Adding to this, by 1993 the Atari ST is dead, the Archimedes never really took flight, the Macintosh was residual and more business focused, the PC was a bit of mess (although they were everywhere from schools, to businesses to homes, you - as a software developer - had to cater to the minimum common standard to increase compatibility, which sort-of prevented some games to really "take off") and the Amiga... well, the Amiga was riddled with piracy, which meant that for game developers, developing games for the Amiga was not very profitable any more. Also, people in the business weren't stupid. They followed the whole Irving Gould and Medhi Ali cock-up and understood that the Amiga was going nowhere. If you looked closer, by the end of 1993, games where already looking much better on the Mega Drive, the SNES and on PC whith the Amiga versions - when they existed - being quick-conversions of C code or even of 68K ASM from the Mega Drive but all stripped down to suit the OCS/AGA with little or no Amiga-specific optimisation.


This all without even mentioning the Playstation, which was an absolute game-changer.

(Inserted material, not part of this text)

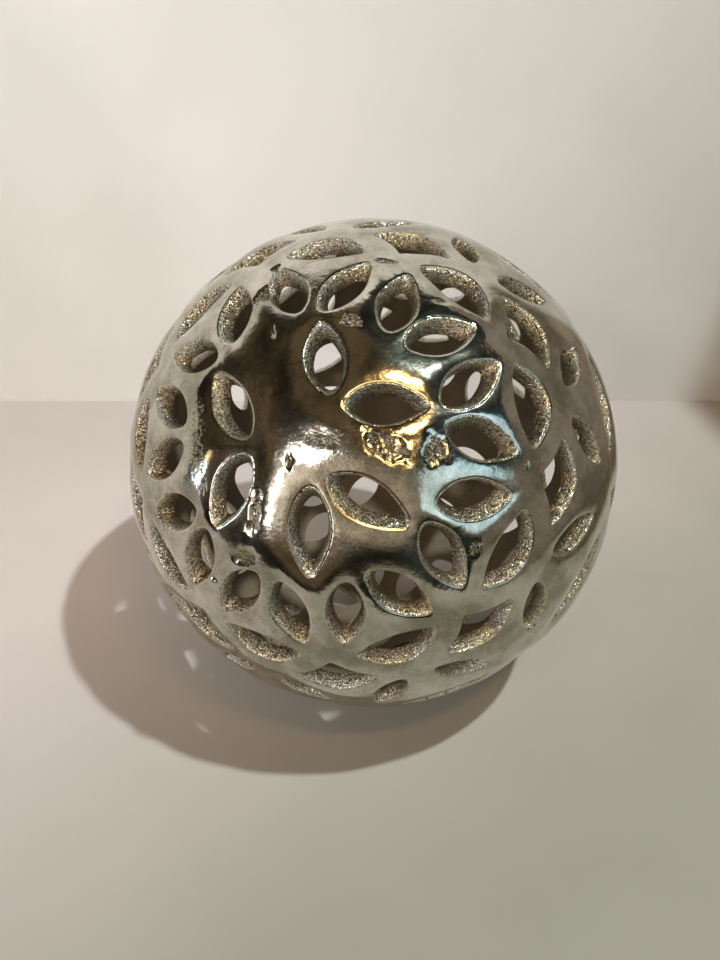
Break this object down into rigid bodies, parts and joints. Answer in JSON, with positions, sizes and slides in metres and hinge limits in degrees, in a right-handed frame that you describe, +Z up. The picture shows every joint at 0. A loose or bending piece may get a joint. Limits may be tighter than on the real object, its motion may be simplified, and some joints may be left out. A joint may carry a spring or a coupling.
{
  "type": "decorative sphere",
  "caption": "Hollow pierced ornament ball of cast aluminium, with leaf, scallop and diamond openings in rings about a central flower, polished outside and rough inside.",
  "frame": {"origin": "middle of the small flat spot that the ball rests on, at its lowest point", "axes": "+Z up, normal to the flat spot; the middle of the flower faces the front, -Y, about 34 degrees up and 17 degrees towards -X"},
  "size_m": [0.1499, 0.1499, 0.1494],
  "materials": {
    "cast_aluminium": "hand polished to a soft mirror outside with small casting flaws, rough sparkling sand-cast walls in the openings, dark matt skin inside"
  },
  "bodies": {
    "root": {"pierced_sphere": "cast_aluminium"}
  },
  "joints": []
}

Such a game-changer that even the dynamics that I spoke above were affected big time. And even if - as you all probably remember - the Playstation was a sort of a "silent hit", by 1993 all the gaming community were already expecting the SEGA Saturn (it seems laughable now in retrospect, but at the time the Saturn was heavily hyped and people thought that the new SEGA machine would replicate the Mega Drive's success into the 32-bit era. We all know now that it didn't, but at the time everyone thought it would. Rumours of the Playstation existed, sure, but people thought "Sony makes excellent stereos and Walkmans. Does it know how to make a console, though? That's more SEGA's job, isn't it?"). Also, while by 1993 the SNES was still going in full-force, with lots of support from Nintendo and many 3rd parties, there were already talks of a replacement (which only came a lot later, though, via the N64, and even that was somewhat inconsequential towards the mammoth that PS1 had by then become) but in 1993 the rumour of a new Nintendo console to rival the Saturn was already a rage and judging by the professional way that Nintendo handled both the NES and the SNES, people had high hopes for it too.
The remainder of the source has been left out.